Transcribe word for word only the span whose first line is the one with "place('motor_shell', motorShell(), BLACK_PLASTIC);" and whose last line is the one with "points = [vertex.co"; both of those lines belong to it.
::::::::::
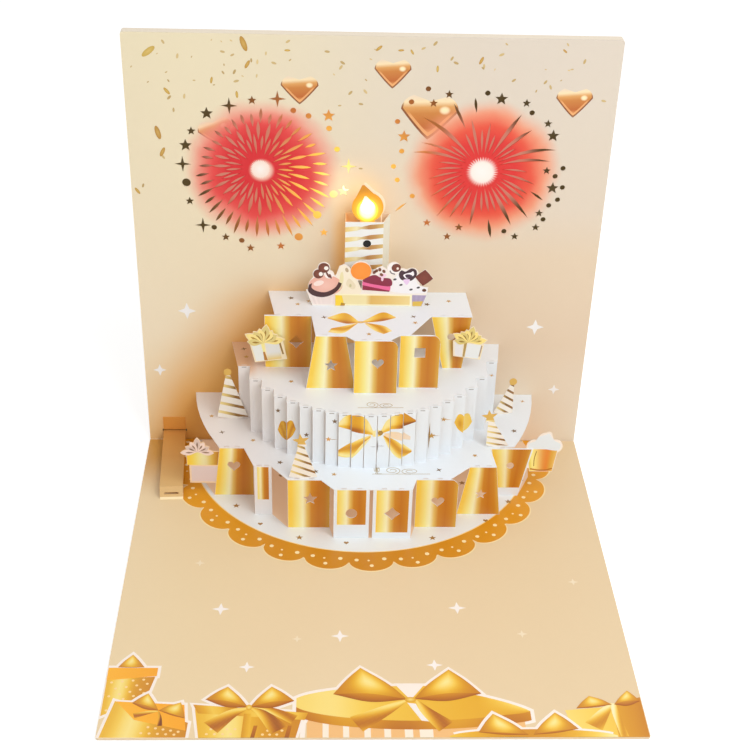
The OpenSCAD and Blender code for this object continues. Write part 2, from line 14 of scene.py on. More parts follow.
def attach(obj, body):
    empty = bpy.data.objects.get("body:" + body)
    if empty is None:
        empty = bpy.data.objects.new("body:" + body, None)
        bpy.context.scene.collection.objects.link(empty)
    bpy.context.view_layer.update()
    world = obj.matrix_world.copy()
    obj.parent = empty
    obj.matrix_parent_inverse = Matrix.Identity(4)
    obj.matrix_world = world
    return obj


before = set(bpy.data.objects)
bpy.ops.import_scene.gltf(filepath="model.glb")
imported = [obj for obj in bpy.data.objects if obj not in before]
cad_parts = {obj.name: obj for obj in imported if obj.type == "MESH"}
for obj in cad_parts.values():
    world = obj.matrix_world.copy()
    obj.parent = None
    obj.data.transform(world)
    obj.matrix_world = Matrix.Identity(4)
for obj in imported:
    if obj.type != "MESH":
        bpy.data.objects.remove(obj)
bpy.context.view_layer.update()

# Camera
# It stands in front of the card and above it, as the photographer did, and looks down at the fold.
# The lens shift keeps the card in the upper part of the picture.
fold_in_part = np.array([0.0, 93.5, 0.9])


def placed(points):
    """Points in millimetres from the fold, moved to the part's origin and turned into metres."""
    return (np.asarray(points, float) + fold_in_part) / 1000


look_down, look_right, tilt = (math.radians(angle) for angle in (34.37, 2.745, 1.895))
ahead = np.array([math.sin(look_right) * math.cos(look_down),
                  math.cos(look_right) * math.cos(look_down), -math.sin(look_down)])
level_right = np.array([math.cos(look_right), -math.sin(look_right), 0.0])
level_up = np.cross(level_right, ahead)
view_right = math.cos(tilt) * level_right + math.sin(tilt) * level_up
view_up = math.cos(tilt) * level_up - math.sin(tilt) * level_right

camera = bpy.data.objects.new("camera", bpy.data.cameras.new("camera"))
bpy.context.scene.collection.objects.link(camera)
bpy.context.scene.camera = camera
camera.data.sensor_width = 36
camera.data.lens = 67.3
camera.data.shift_y = 0.1
camera.data.clip_start = 0.01
turn = np.eye(4)
turn[:3, :3] = np.stack([view_right, view_up, -ahead], axis=1)
turn[:3, 3] = placed([-20.6, -549.0, 369.8])
camera.matrix_world = Matrix(turn.tolist())
bpy.context.scene.view_settings.view_transform = "Standard"


# Floor and light
# A plain white floor under soft studio light: one wide lamp from the right and the front, and a
# white room around it that fills the shadows.
class Ink:
    """One output of a material's nodes. Sums, products and comparisons of inks add Math nodes."""

    def __init__(self, tree, socket=None):
        self.tree = tree
        self.socket = socket

    def node(self, kind, settings=None, values=None, output=0):
        """Adds a node: its settings come first, then its sockets' values or links. Gives one output."""
        made = self.tree.nodes.new(kind)
        for name, setting in (settings or {}).items():
            if name == "stops":
                ramp = made.color_ramp.elements
                for _ in range(len(setting) - 2):
                    ramp.new(0.5)
                for stop, (at, colour) in zip(ramp, setting):
                    stop.position = at
                    stop.color = colour
            else:
                setattr(made, name, setting)
        for name, value in (values or {}).items():
            if isinstance(value, Ink):
                self.tree.links.new(value.socket, made.inputs[name])
            else:
                made.inputs[name].default_value = value
        return Ink(self.tree, made.outputs[output])

    def maths(self, operation, *others):
        """A Math node with this ink first and the others after it."""
        return self.node("ShaderNodeMath", {"operation": operation}, dict(enumerate((self,) + others)))

    def __add__(self, other):
        return self.maths("ADD", other)

    def __sub__(self, other):
        return self.maths("SUBTRACT", other)

    def __rsub__(self, other):
        return self * -1.0 + other

    def __mul__(self, other):
        return self.maths("MULTIPLY", other)

    def __truediv__(self, other):
        return self.maths("DIVIDE", other)

    def __pow__(self, other):
        return self.maths("POWER", other)

    def __gt__(self, other):
        return self.maths("GREATER_THAN", other)

    def __lt__(self, other):
        return self.maths("LESS_THAN", other)

    __radd__ = __add__
    __rmul__ = __mul__

    def within(self, low, high):
        """1 where the ink lies between two numbers, and 0 elsewhere."""
        return self.maths("COMPARE", (low + high) / 2, (high - low) / 2)

    def fade(self, gone, full):
        """Rises smoothly from 0 at one number to 1 at the other."""
        return self.node("ShaderNodeMapRange", {"interpolation_type": "SMOOTHSTEP"},
                         {"Value": self, "From Min": gone, "From Max": full})

    def painted(self, colour, share):
        """This colour with another one over it by a share from 0 to 1."""
        return self.node("ShaderNodeMix", {"data_type": "RGBA"}, {0: share, 6: self, 7: colour}, output=2)

    def ramp(self, stops):
        """A colour read off a row of stops by this ink."""
        return self.node("ShaderNodeValToRGB", {"stops": [(at, pigment(*rgb)) for at, rgb in stops]}, {"Fac": self})


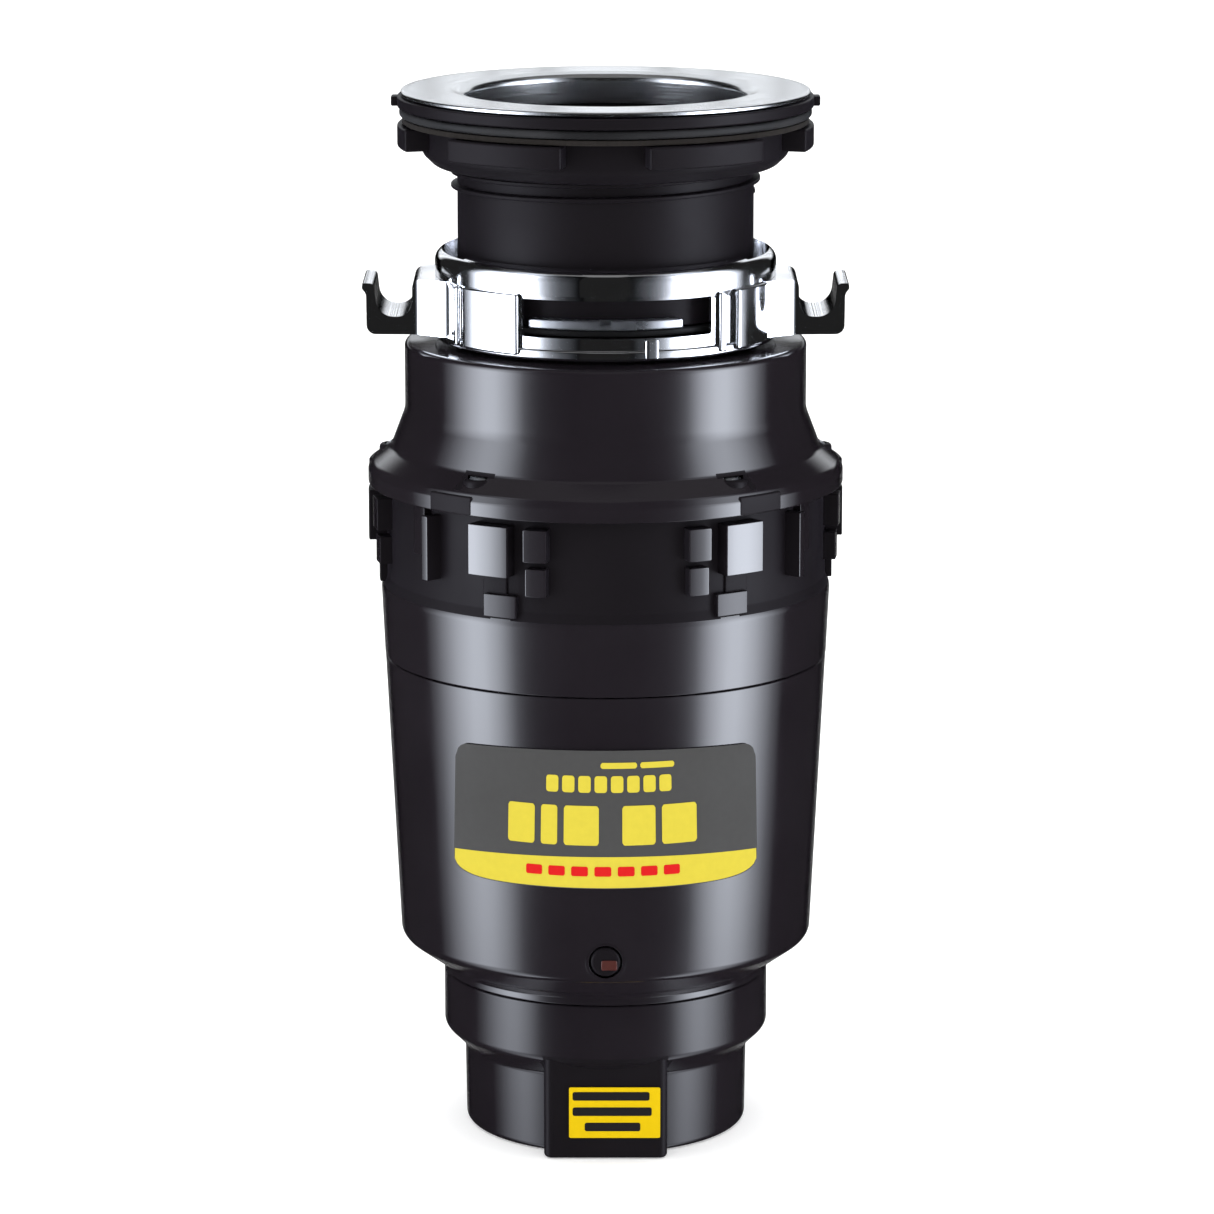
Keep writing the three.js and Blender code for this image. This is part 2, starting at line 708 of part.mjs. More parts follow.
const brushFrom = COMMUTATOR_R + GAP;
const brush = () => box(
  [brushFrom, brushFrom + 12],
  [-BRUSH_HALF.y, BRUSH_HALF.y],
  [BRUSH_Z - BRUSH_HALF.z, BRUSH_Z + BRUSH_HALF.z],
);

function brushHolder() {
  const [wallY, wallZ] = [BRUSH_HALF.y + 1.8, BRUSH_HALF.z + 1.8];
  const sleeve = box([16, 35], [-wallY, wallY], [BRUSH_Z - wallZ, BRUSH_Z + wallZ]);
  const foot = box([18, 33], [-wallY - 3, wallY + 3], [CAN_LOW + 0.1, BRUSH_Z - wallZ + 1]);
  const inside = box(
    [15, 33.4],
    [-BRUSH_HALF.y - 0.35, BRUSH_HALF.y + 0.35],
    [BRUSH_Z - BRUSH_HALF.z - 0.35, BRUSH_Z + BRUSH_HALF.z + 0.35],
  );
  return cut(join(sleeve, foot), inside);
}

const brushSpring = () => coil(2.6, 7.4, 3, 0.5).translate(brushFrom + 12.8, 0, BRUSH_Z);

const lowerEndPlate = () => lathe([
  [8, LOWER_BEARING_LOW - 2.1],
  [20.5, LOWER_BEARING_LOW - 2.1],
  [20.5, 53],
  [45.7, 53],
  [45.7, CAN_LOW - GAP],
  [BEARING.outer + GAP, CAN_LOW - GAP],
  [BEARING.outer + GAP, LOWER_BEARING_LOW - GAP],
  [8, LOWER_BEARING_LOW - GAP],
], 24);

// ---------------------------------------------------------------- outer shells and controls
const shellRadius = (z) =>
  SHELL_EDGE_R + ((z - SHELL_EDGE) * (SHELL_TOP_R - SHELL_EDGE_R)) / (SHELL_TOP - SHELL_EDGE);

function motorShell() {
  const floor = 52.6;
  const body = lathe([
    [38, SHELL_LOW],
    [SHELL_LOW_R, SHELL_LOW],
    [SHELL_EDGE_R, SHELL_EDGE],
    [SHELL_TOP_R, SHELL_TOP],
    [SHELL_TOP_R - SHELL_WALL, SHELL_TOP],
    [shellRadius(58.5) - SHELL_WALL, 58.5],
    [49.5, floor],
    [38, floor],
  ]);
  const buttonHole = rodY(BUTTON_R + 0.5, -62, -50, 0, BUTTON_Z);
  const screwHoles = [-1, 1].map((side) => rod(1.9, SHELL_LOW - 1, floor + 1, side * CAP_SCREW_R, 0, 12));
  return cut(body, buttonHole, ...screwHoles);
}

function bottomCap() {
  const wall = 2.6;
  const body = lathe([
    [0, 0],
    [FOOT_R - 1.4, 0],
    [FOOT_R, 1.4],
    [FOOT_R + 0.4, FOOT_TOP],
    [CAP_R - 2, 25],
    [CAP_R, 29],
    [CAP_R, CAP_TOP],
    [CAP_R - wall, CAP_TOP],
    [CAP_R - wall, 30.5],
    [FOOT_R - wall, 24],
    [FOOT_R - wall, 2.8],
    [0, 2.8],
  ]);
  const boss = box([-BOSS_HALF, BOSS_HALF], [-BOSS_FACE, -FOOT_R + 5], [0, 30]);
  const hollow = lathe([[0, 2.8], [FOOT_R - wall, 2.8], [FOOT_R - wall, 24], [CAP_R - wall, 30.5], [0, 30.5]]);
  const pillars = [-1, 1].map((side) => rod(4.3, 24, CAP_TOP, side * (CAP_SCREW_R - 0.4), 0, 16));
  const heads = [-1, 1].map((side) => rod(3.2, 10, 30, side * CAP_SCREW_R, 0, 16));
  const holes = [-1, 1].map((side) => rod(1.9, 28, CAP_TOP + 1, side * CAP_SCREW_R, 0, 12));
  const glandHole = rodY(8, 34, 50, 0, GLAND_Z);
  const shell = join(cut(join(body, boss), hollow), ...pillars);
  return cut(shell, ...heads, ...holes, glandHole);
}

function cordGland() {
  const profile = [[4.2, -4], [7.6, -4], [7.6, 3.6], [9.4, 3.6], [8.8, 6.6], [4.2, 6.6]];
  return lathe(profile, FINE).rotateX(-Math.PI / 2).translate(0, FOOT_R - 2.8, GLAND_Z);
}

function terminalBlock() {
  const base = box([-15, 15], [-8, 12], [3.2, 12]);
  const walls = [-15, -7, 1, 9].map((x) => box([x, x + 1.6], [-8, 12], [11, 17]));
  return join(base, ...walls, box([-15, 15], [-1, 3], [11, 15]));
}

function overloadProtector() {
  const body = box([-8, 8], [-53.6, -47.2], [BUTTON_Z - 3, BUTTON_Z + 10]);
  const terminals = [-5, 5].map((x) => box([x - 2, x + 2], [-51.4, -50.6], [BUTTON_Z + 9, BUTTON_Z + 16]));
  return cut(join(body, ...terminals), rodY(2.2, -55, -48.2, 0, BUTTON_Z, 16));
}

function resetButton() {
  const cap = rodY(BUTTON_R, -BUTTON_FACE, -BUTTON_FACE + 1.9, 0, BUTTON_Z);
  return join(cap, rodY(1.8, -BUTTON_FACE + 1, -50.5, 0, BUTTON_Z, 16));
}

const resetSpring = () => coil(2.9, 2.3, 3, 0.3)
  .rotateZ(Math.PI / 2)
  .translate(0, -BUTTON_FACE + 2.25, BUTTON_Z);

function mainLabel() {
  const [lift, thick] = [GAP, 0.5];
  const skin = lathe([
    [shellRadius(80) + lift, 80],
    [shellRadius(80) + lift + thick, 80],
    [shellRadius(124) + lift + thick, 124],
    [shellRadius(124) + lift, 124],
  ]);
  const [half, top, side] = [41.6, 120.7, 88.4];
  const face = new THREE.Shape();
  face.moveTo(-half, side);
  face.quadraticCurveTo(0, 78.2, half, side);
  face.lineTo(half, top - 4);
  face.quadraticCurveTo(half, top, half - 4, top);
  face.lineTo(-half + 4, top);
  face.quadraticCurveTo(-half, top, -half, top - 4);
  return common(skin, prism(face, 20, 70).rotateX(Math.PI / 2));
}

const resetLabel = () => box([-10.3, 15.4], [-BOSS_FACE - 0.8, -BOSS_FACE - GAP], [6.4, 21.2]);

// ---------------------------------------------------------------- assembly
const group = new THREE.Group();

function place(name, geometry, look, position = [0, 0, 0], turn = 0) {
  const mesh = new THREE.Mesh(weld(geometry), new THREE.MeshStandardMaterial(look));
  mesh.name = name;
  mesh.position.set(...position);
  mesh.rotation.z = radians(turn);
  group.add(mesh);
}

place('sink_flange', sinkFlange(), STAINLESS);
place('mount_tube', mountTube(), BLACK_PLASTIC);
place('flange_gasket', tube(NUT_BORE_R + 0.2, PLATE_R - 0.6, 290.6, 292.9), RUBBER);
place('fibre_washer', tube(NUT_BORE_R + 0.2, PLATE_R - 1.4, NUT_TOP + GAP, 290.3), FIBRE);
place('support_nut', supportNut(), BLACK_PLASTIC);
place('splash_baffle', splashBaffle(), RUBBER);
place('mount_ring', mountRing(), CHROME);
place('snap_ring', snapRing(), STEEL);

place('hopper', hopper(), BLACK_PLASTIC);
place('hopper_gasket', tube(SHRED_BORE_R + 1, SHRED_R, SHRED_TOP + GAP, RIM_LOW - GAP), RUBBER);
place('grind_housing', grindHousing(), BLACK_PLASTIC);
place('shredder_ring', shredderRing(), STAINLESS);
place('turntable', turntable(), STAINLESS);
for (const [letter, side] of [['a', 1], ['b', -1]]) {
  const turn = side > 0 ? 0 : 180;
  place(`impeller_${letter}`, impeller(), STAINLESS, [side * PIVOT_R, 0, 0], turn);
  place(`rivet_${letter}`, rivet(), STAINLESS, [side * PIVOT_R, 0, 0]);
  place(`magnet_${letter}`, magnet(turn), FERRITE);
  place(`brush_${letter}`, brush(), CARBON, [0, 0, 0], turn);
  place(`brush_holder_${letter}`, brushHolder(), BRASS, [0, 0, 0], turn);
  place(`brush_spring_${letter}`, brushSpring(), STEEL, [0, 0, 0], turn);
  place(`drain_screw_${letter}`, screw(4, 2.4, 1.6, 11).rotateX(-Math.PI / 2), STEEL,
    [side * DRAIN_SCREW_X, DRAIN_FACE + 5.9, DRAIN_Z]);
  place(`cap_screw_${letter}`, screw(2.9, 2, 1.5, 20).rotateX(Math.PI), STEEL,
    [side * CAP_SCREW_R, 0, 30 - GAP]);
}
place('turntable_nut', turntableNut(), STAINLESS);
place('shaft_seal', shaftSeal(), RUBBER);
place('drain_gasket', drainGasket(), RUBBER);
place('drain_flange', drainFlange(), STEEL);
for (const i of range(SCREWS)) {
  place(`hopper_screw_${i + 1}`, screw(3.6, 2.2, 1.8, 22), STEEL, [...screwPlace(i), 194.9]);
}

place('shaft', shaft(), STEEL);
for (const [where, low] of [['upper', UPPER_BEARING_LOW], ['lower', LOWER_BEARING_LOW]]) {
  place(`${where}_bearing_outer`, outerRace(low), BEARING_STEEL);
  place(`${where}_bearing_inner`, innerRace(low), BEARING_STEEL);
  place(`${where}_bearing_cage`, ballCage(low), BEARING_STEEL);
}
place('motor_can', tube(CAN_R - CAN_WALL, CAN_R, CAN_LOW, CAN_TOP, 24), STEEL);
place('armature_core', armatureCore(), STEEL);
place('windings', windings(), COPPER);
place('commutator', commutator(), COPPER);
place('lower_end_plate', lowerEndPlate(), ALUMINIUM);

place('motor_shell', motorShell(), BLACK_PLASTIC);
place('bottom_cap', bottomCap(), BLACK_PLASTIC);
place('cord_gland', cordGland(), RUBBER);
place('terminal_block', terminalBlock(), DARK_PLASTIC);
place('overload_protector', overloadProtector(), DARK_PLASTIC);
place('reset_button', resetButton(), RED_PLASTIC);
place('reset_spring', resetSpring(), STEEL);
place('main_label', mainLabel(), LABEL_GREY);
place('reset_label', resetLabel(), LABEL_YELLOW);

export default group;
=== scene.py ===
"""Looks of the kitchen garbage disposer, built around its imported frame. Helpers work in millimetres."""

import json
import math

import bmesh
import bpy
from mathutils import Matrix, Vector


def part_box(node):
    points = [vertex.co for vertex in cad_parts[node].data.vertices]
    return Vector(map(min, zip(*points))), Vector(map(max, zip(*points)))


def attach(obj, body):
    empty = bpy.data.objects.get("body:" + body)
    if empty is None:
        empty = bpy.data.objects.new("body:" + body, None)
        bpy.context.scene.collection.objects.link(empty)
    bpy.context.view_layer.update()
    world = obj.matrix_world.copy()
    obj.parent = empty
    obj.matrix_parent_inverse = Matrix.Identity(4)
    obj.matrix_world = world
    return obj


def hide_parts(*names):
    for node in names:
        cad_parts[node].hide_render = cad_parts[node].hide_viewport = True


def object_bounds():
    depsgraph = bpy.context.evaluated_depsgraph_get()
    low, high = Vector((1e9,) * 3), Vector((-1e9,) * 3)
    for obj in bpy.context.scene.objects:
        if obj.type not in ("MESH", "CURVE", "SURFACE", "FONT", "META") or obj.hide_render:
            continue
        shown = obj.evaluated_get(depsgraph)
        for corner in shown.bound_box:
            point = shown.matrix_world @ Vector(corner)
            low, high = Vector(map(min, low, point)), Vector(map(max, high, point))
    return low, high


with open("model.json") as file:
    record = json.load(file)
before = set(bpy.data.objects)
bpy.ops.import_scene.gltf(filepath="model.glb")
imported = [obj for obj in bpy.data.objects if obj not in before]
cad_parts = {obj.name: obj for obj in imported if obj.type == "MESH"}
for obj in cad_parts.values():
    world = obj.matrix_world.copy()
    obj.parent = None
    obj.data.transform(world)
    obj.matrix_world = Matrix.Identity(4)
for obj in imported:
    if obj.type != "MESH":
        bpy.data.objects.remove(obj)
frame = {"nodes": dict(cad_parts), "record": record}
cad_low, cad_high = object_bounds()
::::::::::
- **Final answer**
place('motor_shell', motorShell(), BLACK_PLASTIC);
place('bottom_cap', bottomCap(), BLACK_PLASTIC);
place('cord_gland', cordGland(), RUBBER);
place('terminal_block', terminalBlock(), DARK_PLASTIC);
place('overload_protector', overloadProtector(), DARK_PLASTIC);
place('reset_button', resetButton(), RED_PLASTIC);
place('reset_spring', resetSpring(), STEEL);
place('main_label', mainLabel(), LABEL_GREY);
place('reset_label', resetLabel(), LABEL_YELLOW);

export default group;
=== scene.py ===
"""Looks of the kitchen garbage disposer, built around its imported frame. Helpers work in millimetres."""

import json
import math

import bmesh
import bpy
from mathutils import Matrix, Vector


def part_box(node):
    points = [vertex.co for vertex in cad_parts[node].data.vertices]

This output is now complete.